Ok. But I strongly resent being able to put the invariant either before 
or after the function name. It really gives the impression that it means 
something else.

> However, the point is, since it is not *declared* pure (we don't know the 
> correct syntax for this by the way because it doesn't exist yet!), the 
> compiler doesn't know whether it has side effects or not.  Remember, Walter 
> and Andrei are trying to create a statically verifyable functional 
> programming construct.  This means that the compiler doesn't just *assume* 
> that a pure function has no side effects, it *guarantees* that the function 
> has no side effects.

>> And then,
>>
>>   int f(invariant D) invariant pure{ ... }
>>
> A pure function can take non-invariant arguments, it 
> just can't use the non-invariant pieces of that.  Yeah, I know you just did 
> a double take :)  But think about this:

In A/W pure, where the reason for all this invariantness is 
optimization, it would seem hard to enforce, so it would be easier to 
simply forbid non-invariant arguments.

> f(int x)
> 
> Does x need to be invariant for f to be pure? 

Well, excluding A/W, the pureness of a function is within itself, and 
not in whether the arguments can change. But here it's different.

> No, because every time we 
> call x, we create a COPY of x on the stack, which means f has it's own 
> private copy that isn't invariant, but f is guaranteed that nothing else 
> will change it.  Now if we have:

Generalising this, the point is to be able to make a local copy from 
data that potentially can change? Thus, the compiler can optimize 
relying on the now acquired invariantness.

> f(int *x)
> 
> Does x need to be invariant for f to be pure?  Actually, no :)  Because f is 
> STILL given a stack variable, which happens to be a pointer to mutable data. 
> If f dereferences x, then it cannot be pure unless x is invariant.  See the 
> difference?  Now the real crux of the issue:
> 
> class C
> {
>    invariant int x;
>    int y;
> }
> 
> f(C c)
> 
> Does c need to be invariant for f to be pure?  No.  Because c is still a 
> stack variable, which is a reference to an instance of C.  However, in order 
> for f to be declared pure, it can only access c.x, it cannot access c.y, 
> because c.y might change.

Which would mean that if f initially makes a local copy of c.y, then 
everyting would be ok?

> What about structs?
> 
> struct S
> {
>    int x;
> }
> 
> f(S s)
> 
> Again, s does not need to be invariant, because the entire struct is copied 
> onto the stack.  This is similar to the f(int) case.

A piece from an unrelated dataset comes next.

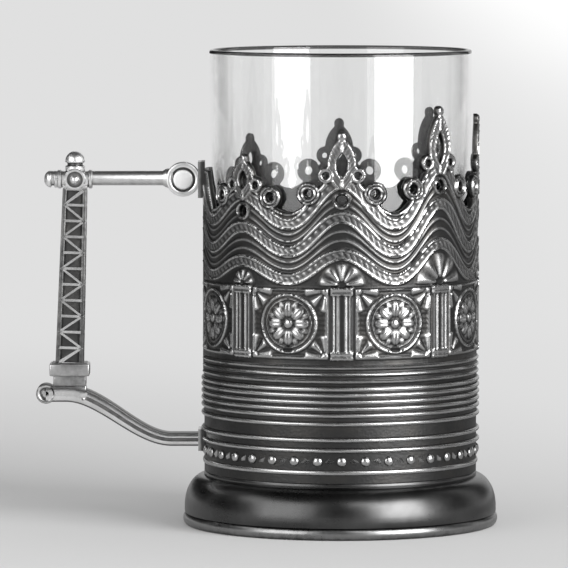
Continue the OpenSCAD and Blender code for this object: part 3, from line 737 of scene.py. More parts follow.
def chased_grid():
    phi = -90 + 360 * np.arange(GRID_COLUMNS) / GRID_COLUMNS
    z = SKIRT_TOP + GRID_STEP * np.arange(grid_rows + 1)
    P, Z = np.meshgrid(phi, z, indexing="ij")
    D = outline_distance(P, Z)
    around = np.roll(D, -1, axis=0)
    keep = (D[:, :-1] + D[:, 1:] + around[:, :-1] + around[:, 1:]) / 4 > 0
    padded = np.pad(keep, ((0, 0), (1, 1)), constant_values=((False, False), (True, False)))
    count = np.zeros(P.shape)
    for shifted in (padded, np.roll(padded, 1, axis=0)):
        count += shifted[:, :-1].astype(int) + shifted[:, 1:].astype(int)
    edge = (count > 0) & (count < 4)
    column_w = 2 * np.pi * SHEET_R / GRID_COLUMNS
    slope_u = (np.roll(D, -1, axis=0) - np.roll(D, 1, axis=0)) / (2 * column_w)
    slope_z = np.gradient(D, GRID_STEP, axis=1)
    steep = np.maximum(slope_u ** 2 + slope_z ** 2, 0.3)
    for pull in range(2):
        off = np.where(edge, outline_distance(P, Z) / steep, 0)
        P = P - np.degrees(np.clip(off * slope_u, -GRID_STEP, GRID_STEP) / SHEET_R)
        Z = Z - np.clip(off * slope_z, -GRID_STEP, GRID_STEP)
    return P, Z, keep


grid_phi, grid_z, grid_keep = chased_grid()
grid_h = relief_height(grid_phi, grid_z)
print("Cells kept:", int(grid_keep.sum()), "of", grid_keep.size)


# %% How exposed each point is
def spread(field, reach):
    """A box average over a square of points."""
    steps = range(-reach, reach + 1)
    for axis in (0, 1):
        field = sum(np.roll(field, step, axis=axis) for step in steps) / len(steps)
    return field


grid_raised = np.clip(grid_h / RELIEF * 0.85 + (grid_h - spread(grid_h, 4)) * 1.1, 0, 1)
print("Mean exposure:", round(float(grid_raised[:, :-1][grid_keep].mean()), 3))


# %% Quarters of the casing
QUARTERS = 4
INSIDE_RAISED = 0.35


def quarter_mesh(first, last):
    """Outer face, inner face and edge walls of the columns from first to last."""
    columns = np.arange(first, last + 1)
    wrapped = columns % GRID_COLUMNS
    keep = grid_keep[wrapped[:-1]]
    a = np.radians(grid_phi[wrapped])
    z = grid_z[wrapped]
    outer_r = SHEET_R + grid_h[wrapped]
    outer = np.stack([outer_r * np.sin(a), -outer_r * np.cos(a), z], axis=-1)
    inner = np.stack([INNER_R * np.sin(a), -INNER_R * np.cos(a), z], axis=-1)
    count = a.size
    ids = np.arange(count).reshape(a.shape)
    i, k = np.nonzero(keep)
    corner = [ids[i, k], ids[i + 1, k], ids[i + 1, k + 1], ids[i, k + 1]]
    faces = [np.stack(corner, axis=1), np.stack(corner[::-1], axis=1) + count]
    room = np.pad(keep, 1)
    beside = [room[i + 1, k], room[i + 2, k + 1], room[i + 1, k + 2], room[i, k + 1]]
    for side, kept_beside in enumerate(beside):
        p, q = corner[side][~kept_beside], corner[(side + 1) % 4][~kept_beside]
        faces.append(np.stack([q, p, p + count, q + count], axis=1))
    faces = np.concatenate(faces)
    points = np.concatenate([outer.reshape(-1, 3), inner.reshape(-1, 3)])
    raised = np.concatenate([grid_raised[wrapped].ravel(), np.full(count, INSIDE_RAISED)])
    used = np.unique(faces)
    renumber = np.zeros(2 * count, dtype=int)
    renumber[used] = np.arange(len(used))
    return points[used], renumber[faces], raised[used]


for quarter in range(QUARTERS):
    start = quarter * GRID_COLUMNS // QUARTERS
    points, faces, raised = quarter_mesh(start, start + GRID_COLUMNS // QUARTERS)
    add_piece(f"chased_casing_{quarter + 1}", points, faces.tolist(), chased_silver, raised, 55,
              ("casing",))
    print("Quarter", quarter + 1, "has", 2 * len(faces), "triangles")

# %% [markdown]
# ## Turned work
# The reeded skirt, the foot, the handle's round parts and the glass are all shapes that a
# lathe would make: a profile that is turned about an axis. One function does it for every
# one of them. A profile is a list of radius, height and raised number. One that closes on
# itself makes a ring, and one that starts and ends on the axis makes a solid.

# %% A lathe
ON_AXIS = 1e-6
WIDE_STEPS = 256


def turned(profile, segments=64, closed=False):
    """The shape of a turned profile: its points, faces and raised numbers."""
    points, rings, raised = [], [], []
    for r, z, lift in profile:
        if r < ON_AXIS:
            rings.append([len(points)] * segments)
            points.append((0.0, 0.0, z))
            raised.append(lift)
            continue
        rings.append(list(range(len(points), len(points) + segments)))
        for k in range(segments):
            a = 2 * math.pi * k / segments
            points.append((r * math.cos(a), r * math.sin(a), z))
            raised.append(lift)
    faces = []
    for i in range(len(rings) if closed else len(rings) - 1):
        low, high = rings[i], rings[(i + 1) % len(rings)]
        for k in range(segments):
            m = (k + 1) % segments
            corners = [low[k], low[m], high[m], high[k]]
            face = [c for n, c in enumerate(corners) if c not in corners[:n]]
            if len(face) > 2:
                faces.append(face)
    return points, faces, raised


def ring(profile):
    return turned(profile, WIDE_STEPS, closed=True)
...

Ok. And the point being here is that a private copy is made. (Just 
making sure that _stack_ is not the keyword here. It might as well be on 
the heap (for example), /as long as/ f has the only reference to it. Of 
course normally it would be stack, of course.)

> f(S *s)
> 
> Now, f can still be pure, but it is not allowed to dereference s.

Which is useless, right? :-) But still "correct".

>>Finally,
>>
>>>class D{
>>>  void invMemberFunc() invariant; // not pure
>>>}
>>>
>>>class C{
>>>  int f(invariant D) invariant pure{
>>>    D.invMemberFunc(); // illegal
>>>  }
>>>}
>>
>>Since invMemberFunc is not pure, then using it in f should really be 
>>illegal. Syntactically, that is, per definition. This because other 
>>alternatives would be too complicated for the compiler (and the 
>>programmer) to be practical.
>>
>>The above example might be clearer (at least to me :-), and depending of 
>>course on what exactly you are asking... ) if it said
>>
>>class D {
>>  int invMemberFunc(int i) invariant; // not pure
>>}
>>
>>class C {
>>  int e;
>>  invariant int g;
>>  int f(invariant D d) invariant pure{
>>    e = d.invMemberFunc(g); // illegal
>>  }
>>}
> 
> Whether invMemberFunc takes or returns an int or not is irrelevant :)  The 
> fact that it is invariant means it can still might change global data, and 
> so it might not be pure.  It could be pure in the sense that it does not 
> change global data, but because we didn't declare it pure, the compiler 
> cannot know whether it is pure or not, and so it errs on the side of 
> caution.

Agreed.

>>(1) Which leads to the thought: since a pure function can't call other 
>>functions to use their side effects, the only reason left to call a 
>>function is to get it's value. From which follows that calling void 
>>functions should be made illegal! On the grounds that there is no point in 
>>calling such a function in the first place. (This as part of the 
>>"barriers" mentioned in the post 69190 "What is pure and what is not 
>>pure".)
> 
> This is true, calling a pure function which returns nothing makes no sense, 
> but clearly this function can be pure:
> 
> void f() {return;}
> 
> as it has no side effects :) Should it be illegal?  I'd say no.  Useless, 
> but not illegal.

If there wasn't for the risk that this needs to be allowed as a 
potential product of some template stuff, I'd say this should have been 
made illegal, in the same sense as unreachable code: it makes no sense.